After such a great start to the season, we knew we were going to be really up against it this weekend. We had, as expected, been given a very tough draw against the Teenage Mutant Ninja Turtles.  (Maybe there would at least be pizza.)  More worrying still, it had been difficult to get a team and Steve eventually had to pick himself! After pondering over board order for some weeks (practically blitz!), a flash of inspiration! If we have to play Steve, give him white on 1! Sometimes he does ok, and worst case it uses up their best player. Drop Sam down to 3 to take white there, avoid likely prep having been board 1 every game, and practially guarantee us a point! Bump Josh up to 5 to take white and guarantee us another win after his recent tournament success. Then put our secret weapon, our danger man, Dave, on 2 to try his luck with black. Dale and Andrew as backup with the other blacks in case anything goes wrong!

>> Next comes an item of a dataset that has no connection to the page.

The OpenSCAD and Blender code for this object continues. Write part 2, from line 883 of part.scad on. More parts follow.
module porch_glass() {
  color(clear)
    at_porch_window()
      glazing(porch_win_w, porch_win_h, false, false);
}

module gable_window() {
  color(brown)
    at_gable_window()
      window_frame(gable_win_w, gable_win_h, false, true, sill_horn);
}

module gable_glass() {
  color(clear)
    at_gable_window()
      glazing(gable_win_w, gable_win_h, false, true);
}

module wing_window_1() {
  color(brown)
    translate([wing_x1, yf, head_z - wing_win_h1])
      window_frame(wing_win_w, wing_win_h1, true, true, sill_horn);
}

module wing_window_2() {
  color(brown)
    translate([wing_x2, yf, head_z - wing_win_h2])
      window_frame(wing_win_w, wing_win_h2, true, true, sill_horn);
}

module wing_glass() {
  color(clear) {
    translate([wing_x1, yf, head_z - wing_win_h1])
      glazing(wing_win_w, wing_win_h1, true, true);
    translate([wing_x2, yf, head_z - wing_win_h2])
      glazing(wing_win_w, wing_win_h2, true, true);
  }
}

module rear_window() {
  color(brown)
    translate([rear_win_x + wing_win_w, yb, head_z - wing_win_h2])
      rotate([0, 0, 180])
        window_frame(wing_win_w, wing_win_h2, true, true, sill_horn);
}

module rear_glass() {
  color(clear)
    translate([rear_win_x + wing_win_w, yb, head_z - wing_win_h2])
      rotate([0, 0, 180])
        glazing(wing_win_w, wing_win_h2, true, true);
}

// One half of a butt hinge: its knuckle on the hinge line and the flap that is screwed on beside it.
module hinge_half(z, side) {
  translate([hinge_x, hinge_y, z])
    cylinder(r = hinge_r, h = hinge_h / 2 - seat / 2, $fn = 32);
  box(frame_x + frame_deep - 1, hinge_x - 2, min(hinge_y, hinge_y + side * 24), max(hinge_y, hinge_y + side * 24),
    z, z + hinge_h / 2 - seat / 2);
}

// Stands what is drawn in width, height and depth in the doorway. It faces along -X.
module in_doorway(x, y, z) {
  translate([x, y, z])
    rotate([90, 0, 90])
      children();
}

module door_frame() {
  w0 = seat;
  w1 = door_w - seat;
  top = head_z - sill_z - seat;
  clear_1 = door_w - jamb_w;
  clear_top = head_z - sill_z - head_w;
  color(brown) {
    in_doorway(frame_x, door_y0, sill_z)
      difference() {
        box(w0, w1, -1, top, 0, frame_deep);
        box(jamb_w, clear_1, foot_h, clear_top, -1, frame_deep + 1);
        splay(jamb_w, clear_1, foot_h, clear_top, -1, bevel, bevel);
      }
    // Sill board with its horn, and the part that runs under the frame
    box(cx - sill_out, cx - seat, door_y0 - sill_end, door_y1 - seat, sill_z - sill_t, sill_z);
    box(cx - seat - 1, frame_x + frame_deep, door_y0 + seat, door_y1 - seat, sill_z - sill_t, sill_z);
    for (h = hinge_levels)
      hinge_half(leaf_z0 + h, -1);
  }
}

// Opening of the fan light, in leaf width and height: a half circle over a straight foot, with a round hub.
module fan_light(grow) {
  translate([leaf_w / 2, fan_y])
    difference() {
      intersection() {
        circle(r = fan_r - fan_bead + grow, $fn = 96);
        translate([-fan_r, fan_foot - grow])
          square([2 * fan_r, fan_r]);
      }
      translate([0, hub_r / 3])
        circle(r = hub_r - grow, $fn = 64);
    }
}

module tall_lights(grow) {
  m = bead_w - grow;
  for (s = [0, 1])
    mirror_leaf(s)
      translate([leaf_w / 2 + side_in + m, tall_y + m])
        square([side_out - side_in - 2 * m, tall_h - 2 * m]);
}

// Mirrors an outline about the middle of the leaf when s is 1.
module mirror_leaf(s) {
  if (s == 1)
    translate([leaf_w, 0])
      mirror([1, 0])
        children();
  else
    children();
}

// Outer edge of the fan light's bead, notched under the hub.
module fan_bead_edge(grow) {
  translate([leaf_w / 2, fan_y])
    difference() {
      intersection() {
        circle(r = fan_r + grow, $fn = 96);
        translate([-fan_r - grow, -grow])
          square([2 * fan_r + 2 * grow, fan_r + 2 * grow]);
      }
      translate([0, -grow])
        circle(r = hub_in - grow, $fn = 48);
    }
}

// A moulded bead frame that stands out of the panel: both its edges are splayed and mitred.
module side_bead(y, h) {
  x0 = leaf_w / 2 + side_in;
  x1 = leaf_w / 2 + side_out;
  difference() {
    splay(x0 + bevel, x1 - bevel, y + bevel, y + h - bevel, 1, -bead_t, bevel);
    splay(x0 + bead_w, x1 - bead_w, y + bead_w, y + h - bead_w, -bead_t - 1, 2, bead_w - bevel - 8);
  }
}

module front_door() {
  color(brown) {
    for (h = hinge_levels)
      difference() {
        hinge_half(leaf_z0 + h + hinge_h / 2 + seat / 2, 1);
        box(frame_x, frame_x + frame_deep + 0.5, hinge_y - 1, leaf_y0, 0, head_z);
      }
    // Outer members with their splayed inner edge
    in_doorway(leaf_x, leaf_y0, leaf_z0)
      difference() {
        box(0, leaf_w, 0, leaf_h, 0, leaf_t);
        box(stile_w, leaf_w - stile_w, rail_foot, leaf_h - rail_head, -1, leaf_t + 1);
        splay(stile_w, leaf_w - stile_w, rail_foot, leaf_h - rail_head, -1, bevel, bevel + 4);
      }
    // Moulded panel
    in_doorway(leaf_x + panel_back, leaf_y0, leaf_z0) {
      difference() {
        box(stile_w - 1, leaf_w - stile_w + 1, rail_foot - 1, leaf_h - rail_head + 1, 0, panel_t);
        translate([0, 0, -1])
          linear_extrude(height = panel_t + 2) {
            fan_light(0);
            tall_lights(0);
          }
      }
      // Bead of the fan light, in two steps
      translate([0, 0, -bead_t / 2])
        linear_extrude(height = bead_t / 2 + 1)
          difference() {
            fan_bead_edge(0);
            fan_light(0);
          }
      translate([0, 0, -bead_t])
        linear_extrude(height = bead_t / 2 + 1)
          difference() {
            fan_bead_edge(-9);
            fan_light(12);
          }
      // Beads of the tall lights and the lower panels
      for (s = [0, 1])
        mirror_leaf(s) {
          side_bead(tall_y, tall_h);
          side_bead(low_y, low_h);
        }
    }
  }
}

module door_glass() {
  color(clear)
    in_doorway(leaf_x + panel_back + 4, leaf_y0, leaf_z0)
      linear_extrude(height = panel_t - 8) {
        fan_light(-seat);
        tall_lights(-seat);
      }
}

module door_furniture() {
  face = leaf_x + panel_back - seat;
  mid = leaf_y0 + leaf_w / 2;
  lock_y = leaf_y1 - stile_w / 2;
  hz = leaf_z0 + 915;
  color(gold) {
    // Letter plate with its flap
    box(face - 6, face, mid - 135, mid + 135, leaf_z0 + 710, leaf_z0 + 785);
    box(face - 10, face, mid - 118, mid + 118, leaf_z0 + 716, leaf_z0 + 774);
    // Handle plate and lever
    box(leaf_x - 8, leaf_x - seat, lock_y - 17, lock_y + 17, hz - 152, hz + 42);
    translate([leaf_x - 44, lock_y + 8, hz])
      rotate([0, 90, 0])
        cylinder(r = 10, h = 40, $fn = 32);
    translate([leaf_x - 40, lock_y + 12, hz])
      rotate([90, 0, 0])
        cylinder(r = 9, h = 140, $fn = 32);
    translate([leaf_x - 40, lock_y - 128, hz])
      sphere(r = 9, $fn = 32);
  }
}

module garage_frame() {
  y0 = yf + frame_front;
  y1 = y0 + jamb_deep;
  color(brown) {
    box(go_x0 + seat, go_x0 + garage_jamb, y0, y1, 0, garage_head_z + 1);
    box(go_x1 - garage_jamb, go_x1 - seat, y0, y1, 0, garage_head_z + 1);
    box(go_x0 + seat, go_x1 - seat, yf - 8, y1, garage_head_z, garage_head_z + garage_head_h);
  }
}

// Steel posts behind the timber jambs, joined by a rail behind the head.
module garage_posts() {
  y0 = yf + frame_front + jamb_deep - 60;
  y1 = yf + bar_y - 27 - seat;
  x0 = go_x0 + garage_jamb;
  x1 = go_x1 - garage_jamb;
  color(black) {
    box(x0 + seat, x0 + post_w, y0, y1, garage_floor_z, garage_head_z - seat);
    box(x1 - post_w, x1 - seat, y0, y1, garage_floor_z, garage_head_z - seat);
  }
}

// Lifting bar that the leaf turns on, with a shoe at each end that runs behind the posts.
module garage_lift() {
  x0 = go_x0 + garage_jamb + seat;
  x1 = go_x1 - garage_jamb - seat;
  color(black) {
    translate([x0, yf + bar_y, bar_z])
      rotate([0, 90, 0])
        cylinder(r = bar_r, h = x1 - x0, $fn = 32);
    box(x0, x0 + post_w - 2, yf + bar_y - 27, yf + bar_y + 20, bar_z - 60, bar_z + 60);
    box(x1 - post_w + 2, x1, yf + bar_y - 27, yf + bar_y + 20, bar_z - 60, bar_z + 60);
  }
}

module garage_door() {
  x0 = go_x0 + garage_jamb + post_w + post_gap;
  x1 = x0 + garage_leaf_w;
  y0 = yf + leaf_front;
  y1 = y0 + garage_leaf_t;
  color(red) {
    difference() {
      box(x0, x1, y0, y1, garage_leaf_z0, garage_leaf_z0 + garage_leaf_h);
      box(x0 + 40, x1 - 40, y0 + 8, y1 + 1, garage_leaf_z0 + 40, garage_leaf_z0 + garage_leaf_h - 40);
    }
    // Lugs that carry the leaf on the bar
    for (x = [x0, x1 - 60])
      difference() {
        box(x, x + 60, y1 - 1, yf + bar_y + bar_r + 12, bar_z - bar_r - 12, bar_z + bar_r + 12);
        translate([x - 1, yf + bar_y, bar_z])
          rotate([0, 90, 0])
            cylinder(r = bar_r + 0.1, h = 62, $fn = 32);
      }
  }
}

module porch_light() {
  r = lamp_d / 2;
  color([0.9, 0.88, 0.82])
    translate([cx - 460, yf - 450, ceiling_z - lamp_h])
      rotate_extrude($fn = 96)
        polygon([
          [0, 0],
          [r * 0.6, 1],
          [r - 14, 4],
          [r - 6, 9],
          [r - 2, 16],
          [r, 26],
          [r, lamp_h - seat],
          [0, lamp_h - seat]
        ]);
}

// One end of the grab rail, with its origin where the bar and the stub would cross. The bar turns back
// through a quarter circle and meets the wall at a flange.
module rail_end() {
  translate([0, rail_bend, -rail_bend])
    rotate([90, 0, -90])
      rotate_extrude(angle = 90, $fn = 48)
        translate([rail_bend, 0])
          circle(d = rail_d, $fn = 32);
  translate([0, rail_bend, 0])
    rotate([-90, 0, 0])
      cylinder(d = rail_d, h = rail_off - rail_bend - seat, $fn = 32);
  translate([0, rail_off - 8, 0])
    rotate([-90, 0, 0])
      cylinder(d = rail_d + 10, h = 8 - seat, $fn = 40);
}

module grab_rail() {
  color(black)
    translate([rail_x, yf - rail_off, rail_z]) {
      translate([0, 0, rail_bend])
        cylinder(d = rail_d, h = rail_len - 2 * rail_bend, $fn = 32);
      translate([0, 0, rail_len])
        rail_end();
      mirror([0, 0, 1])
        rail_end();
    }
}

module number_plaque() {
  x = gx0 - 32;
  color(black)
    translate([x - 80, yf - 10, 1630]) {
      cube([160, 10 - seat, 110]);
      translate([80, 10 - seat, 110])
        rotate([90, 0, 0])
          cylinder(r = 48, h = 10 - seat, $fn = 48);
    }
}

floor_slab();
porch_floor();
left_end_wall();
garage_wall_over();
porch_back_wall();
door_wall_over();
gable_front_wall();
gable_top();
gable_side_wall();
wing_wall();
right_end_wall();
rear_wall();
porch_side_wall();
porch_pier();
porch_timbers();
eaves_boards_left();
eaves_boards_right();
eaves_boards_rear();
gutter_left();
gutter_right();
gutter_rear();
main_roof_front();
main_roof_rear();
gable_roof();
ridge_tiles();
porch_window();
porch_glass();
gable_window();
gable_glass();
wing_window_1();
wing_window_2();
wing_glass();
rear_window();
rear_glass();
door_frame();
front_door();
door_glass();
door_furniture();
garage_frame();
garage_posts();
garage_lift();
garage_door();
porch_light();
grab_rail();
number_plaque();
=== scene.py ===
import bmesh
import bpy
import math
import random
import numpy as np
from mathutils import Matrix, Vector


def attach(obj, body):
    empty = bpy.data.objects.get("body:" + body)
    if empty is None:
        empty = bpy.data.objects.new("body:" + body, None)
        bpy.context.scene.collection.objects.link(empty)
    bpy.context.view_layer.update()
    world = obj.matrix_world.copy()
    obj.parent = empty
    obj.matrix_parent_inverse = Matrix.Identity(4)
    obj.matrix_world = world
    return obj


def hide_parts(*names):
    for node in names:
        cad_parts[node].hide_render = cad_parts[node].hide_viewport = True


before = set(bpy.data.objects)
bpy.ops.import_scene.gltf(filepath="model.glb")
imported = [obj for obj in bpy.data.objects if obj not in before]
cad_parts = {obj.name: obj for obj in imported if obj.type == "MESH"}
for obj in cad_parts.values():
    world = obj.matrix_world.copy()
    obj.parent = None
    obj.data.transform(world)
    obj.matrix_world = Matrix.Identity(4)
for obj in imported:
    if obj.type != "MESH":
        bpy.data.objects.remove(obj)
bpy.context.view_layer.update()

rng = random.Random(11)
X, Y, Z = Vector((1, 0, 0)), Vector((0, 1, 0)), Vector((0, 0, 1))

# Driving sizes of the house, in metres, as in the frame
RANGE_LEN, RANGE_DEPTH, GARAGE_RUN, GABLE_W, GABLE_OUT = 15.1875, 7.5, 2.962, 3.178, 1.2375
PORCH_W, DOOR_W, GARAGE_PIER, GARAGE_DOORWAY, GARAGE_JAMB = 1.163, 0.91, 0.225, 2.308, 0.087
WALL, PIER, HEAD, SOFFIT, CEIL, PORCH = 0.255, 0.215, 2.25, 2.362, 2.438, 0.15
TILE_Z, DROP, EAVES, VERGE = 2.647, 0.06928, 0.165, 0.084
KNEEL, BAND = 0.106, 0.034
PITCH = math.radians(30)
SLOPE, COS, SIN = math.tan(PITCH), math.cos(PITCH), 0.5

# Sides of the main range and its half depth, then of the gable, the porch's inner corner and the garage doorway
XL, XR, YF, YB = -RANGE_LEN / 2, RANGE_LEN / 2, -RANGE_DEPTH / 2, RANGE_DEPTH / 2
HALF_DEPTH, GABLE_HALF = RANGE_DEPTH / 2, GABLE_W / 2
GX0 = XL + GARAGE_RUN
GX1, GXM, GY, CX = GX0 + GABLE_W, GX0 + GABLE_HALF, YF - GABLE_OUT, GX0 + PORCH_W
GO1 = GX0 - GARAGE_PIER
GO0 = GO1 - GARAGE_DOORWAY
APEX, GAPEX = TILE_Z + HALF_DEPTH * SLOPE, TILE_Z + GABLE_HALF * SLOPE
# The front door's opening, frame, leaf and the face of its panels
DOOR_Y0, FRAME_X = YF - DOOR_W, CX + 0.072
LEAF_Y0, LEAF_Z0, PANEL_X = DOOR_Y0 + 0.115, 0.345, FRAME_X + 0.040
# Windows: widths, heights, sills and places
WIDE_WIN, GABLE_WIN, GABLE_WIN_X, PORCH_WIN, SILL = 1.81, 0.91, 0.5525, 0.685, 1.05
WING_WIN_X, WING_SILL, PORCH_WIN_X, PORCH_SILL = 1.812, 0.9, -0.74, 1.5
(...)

Well, Josh won quite quickly, and Sam appeared confident, and Dave was all over his opponent basically putting his position through the shredder, so things were looking good! Steve was basically holding on 1. Unfortunately Andrew was suffering on 6 down material (I don’t know—sometimes he wins these somehow) and Dale was down a bunch of pawns on 4, but by this point Sam’s position was very promising, looked winning, and Dave was up a piece with complete control, rock-steady, just enjoying life. Steve was still ok but getting low on time and a tricky Rook ending was looming. Sam found a nice finish and suddenly it seemed like we might draw the match! But disaster when Dave walked into some devilish trap and was stuck giving back his piece for a fairly equal rook ending. Much head-shaking was taking place. Steve’s Rook ending had now become extremely tricky somehow and he was down to increment, but next thing I know Dave has given mate on the back rank with his 2 rooks and is busy apologising to his opponent! Where did that come from‽ Steve then held the rook ending at move 40 (later to learn there was actually a win on the final move!) and the match was WON! They’re going to have to find us harder opponents! Andrew came within 1 move of putting gloss on the victory by saving a draw with a nice trick, but he put his king on the wrong square and is probably still kicking himself. 3.5 – 2.5, again! No pizza though.

Harder opponents is exactly what they found! Worcestershire Windmills averaged almost 2000 ECF, with 2169 on board 1. Based on the averages of the ratings used, we were giving them a 990 total Elo head start! Board order was kept the same to even out colours (and because I wanted to enjoy my curry without messing with my phone), with similar logic to the previous match and an added dash of being a bit lazy and hoping for the best—we’re probably going to lose anyway, but hold the line!

Well, Dave was powering into a great position with white against his 2000+ opponent right out of the opening, and Steve had survived the opening on 1, getting a Zaitsev with a closed centre. Sam looked like he might be getting in trouble (he wasn’t), and Dale was doing fine, and in fact agreed a pretty quick draw which was fair enough in the position. Maybe he was hungry; he now had a few hours to kill one way or another. Unfortunately we then lost boards 5 and 6, so maybe I should have taken Andrew up on his offer of a double black and swapped him with Josh.

When Steve walked face-first into an obvious Bxf7 cheapo I assumed the match was done, but his opponent still had to convert and it wasn’t easy to find a plan, and after white played g4 and was still suffering some poor coordination at least black had some possible tricks in the air for his pawn. By this point Dave was definitely putting a serious squeeze on his opponent with a bit of a monster passed pawn and active pieces, and Sam had embarked on a king walk in time trouble, but was actually winning. Miracles seem to be following Steve around this season, and trying to sort out his coordination his opponent moved his knight from d2 and his position fell apart immediately. Rxc1! -+.  I could see the cold shower hit him.  The knight had been defending e4, as had the now overloaded rook on e1. The threat was Nxe4+ followed by Qxf2+ and KO. He opted to play on down a piece and a bunch of pawns with all heavy pieces removed, but his counterplay came to nothing and he resigned when it became obvious he wasn’t even close to getting a KNBvK either. Sam then completed a very nice win after forcing himself to find an only move involving some very nice tricks in severe time trouble, and Dave polished off his opponent for 2/2 on debut. This, to everyone’s astonishment, gave us yet another 3.5-2.5, and we had somehow managed 2 wins from 2 extremely high rated teams!

This leaves us 3rd in the table with at least some kind of genuine promotion chances going into the final weekend! (Top 4 get promoted but there’s a big chasing pack.)  We already have the same match points as last season with 3 to play, although we have a rather comical 24.5/48 game points—very professional team effort to get the match victories!